In mandis where farmers have agreed to accept cheques, business has started. Gondal is one of these. The Rajkot APMC is optimistic. “We have asked farmers to bring their commodities and take payment by cheque till the situation improves. We hope they will come from tomorrow,” said D K Sakhiya, its secretary, on Wednesday.

At Unjha, largest jeera (cumin) mandi, the season (and for coriander seed and isabgul) is yet to begin but trading happens among traders and exporters through banking channels.

Mother Dairy, one of the biggest sellers of milk in North India, has decided to insist on making payments directly into the Jan Dhan account of farmers. Amul from Gujarat had already shifted to that model prior to demonetisation.

Mother Dairy procures around 3.5 million litres of milk daily, of which 30-40% is contributed by farmer producer companies where farmers have their accounts. Another 15% of milk comes from cooperatives and they have their own methods of making payment. The rest is private procurement, where payment is made through banks.

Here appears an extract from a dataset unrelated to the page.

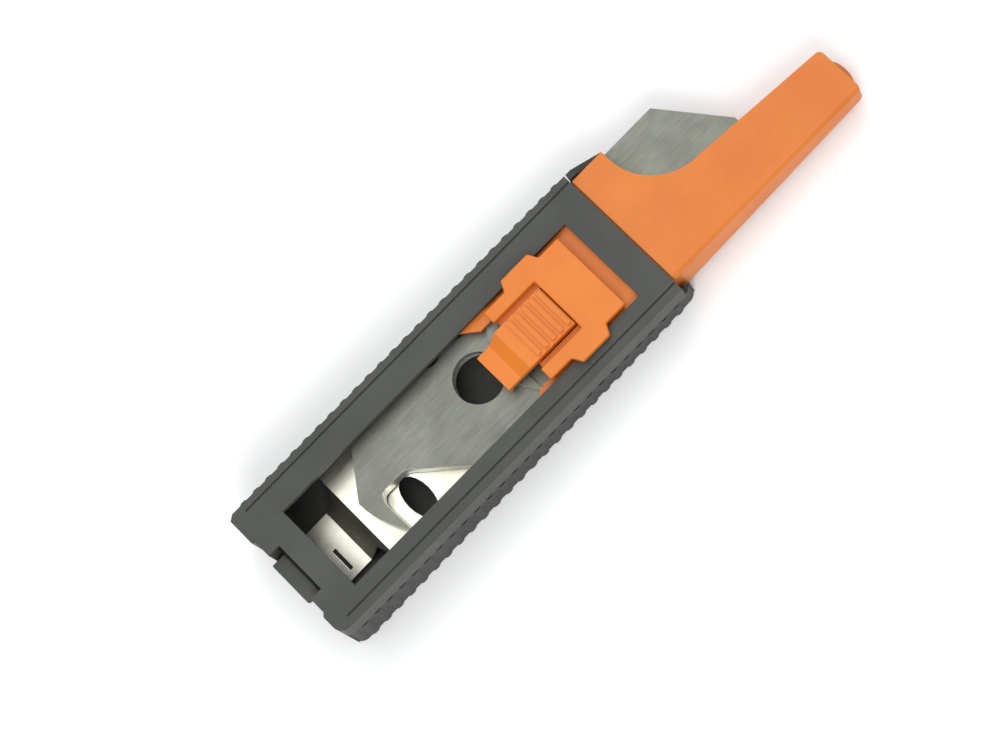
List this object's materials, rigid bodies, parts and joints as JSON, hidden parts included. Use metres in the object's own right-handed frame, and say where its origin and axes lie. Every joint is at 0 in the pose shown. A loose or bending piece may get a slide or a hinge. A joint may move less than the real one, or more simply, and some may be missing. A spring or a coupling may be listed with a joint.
{
  "type": "hook blade dispenser",
  "caption": "Flat wedge-shaped pocket dispenser for utility hook blades, with a windowed cover, thumb slider, spring-fed blade stack and slim guide nose.",
  "frame": {"origin": "middle of the bounding box, on the flat back that the dispenser lies on", "axes": "+X along the flat back towards the nose tip, +Y towards the blades' spines, +Z out of the window; the window's face slopes down towards the nose by 3.14 degrees, because the box is a wedge"},
  "size_m": [0.1086, 0.0248, 0.0127],
  "materials": {
    "grey_tray": "moulded, ribbed grip on the sides",
    "grey_cover": "moulded satin",
    "orange_nose": "moulded satin",
    "orange_slider": "moulded satin",
    "blade_steel": "satin rolled steel with bright cut edges",
    "spring_steel": "polished"
  },
  "bodies": {
    "base": {"base_tray": "grey_tray", "nose_upper": "orange_nose", "nose_lower": "orange_nose", "leaf_spring": "spring_steel"},
    "cover": {"front_cover": "grey_cover"},
    "latch": {"rear_latch": "grey_tray"},
    "slider": {"slider_plate": "orange_slider", "slider_shoe": "orange_slider"},
    "tongue": {"thumb_tongue": "orange_slider"},
    "blade_stack": {"blade_01": "blade_steel", "blade_02": "blade_steel", "blade_03": "blade_steel", "blade_04": "blade_steel"},
    "top_blade": {"dispensed_blade": "blade_steel"}
  },
  "joints": [
    {"name": "cover_lift", "type": "hinge", "parent": "base", "child": "cover", "pos_m": [0.01536, 0, 0.00895], "axis": [0, 1, 0], "range_deg": [0, 40]},
    {"name": "latch_flex", "type": "hinge", "parent": "base", "child": "latch", "pos_m": [-0.05296, -0.00078, 0.00233], "axis": [0, -1, 0], "range_deg": [0, 8], "stiffness_Nm_per_rad": 0.3},
    {"name": "slider_slide", "type": "slide", "parent": "cover", "child": "slider", "axis": [0.9985, 0, -0.0547], "range_m": [-0.028, 0]},
    {"name": "tongue_flex", "type": "hinge", "parent": "slider", "child": "tongue", "pos_m": [0.00132, -0.00115, 0.01052], "axis": [0, -1, 0], "range_deg": [0, 2.6], "stiffness_Nm_per_rad": 0.5},
    {"name": "stack_press", "type": "slide", "parent": "base", "child": "blade_stack", "axis": [0.0547, 0, 0.9985], "range_m": [-0.0008, 0], "stiffness_N_per_m": 2000, "springref_m": 0.0005, "deforming": ["leaf_spring"]},
    {"name": "blade_feed", "type": "slide", "parent": "base", "child": "top_blade", "axis": [0.9985, 0, -0.0547], "range_m": [0, 0.045]}
  ]
}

“We usually make payment to farmers in two-three cycles a month. The first payment has been made and the second payment cycle will begin in the next few days. We need to see what impact demonetisation is having in the rural sector,” S Nagarajan, managing director of Mother Dairy, said. An estimated 700,000-800,000 farmers, mostly in the north, are associated with Mother Dairy.

Fertiliser major Iffco said in places where retailers have a direct and long-standing relationship with farmers, sales are on credit. Where this arrangement does not exist, it is insisting on same day or post-dated cheques from farmers, verified through their bank accounts. “Through this method, we ensure farmers have made payment in cheques for which they have adequate balance in their accounts,” a senior official said.

About 100 APMCs in the south, led by most of those in Karnataka, had already  shifted to the electronic online platform operated by NCDEX eMarkets Ltd. However, payment to farmers in electronic form is present in very few mandis.

Even so, after the demonetisation, Rajesh Sinha, chief executive at NCDEX eMarkets, said: "We have started getting requests from mandis in Gujarat and Andhra, in addition to Karnataka, for shifting to electronic fund transfer for farmers who are selling their produce on the electronic platform."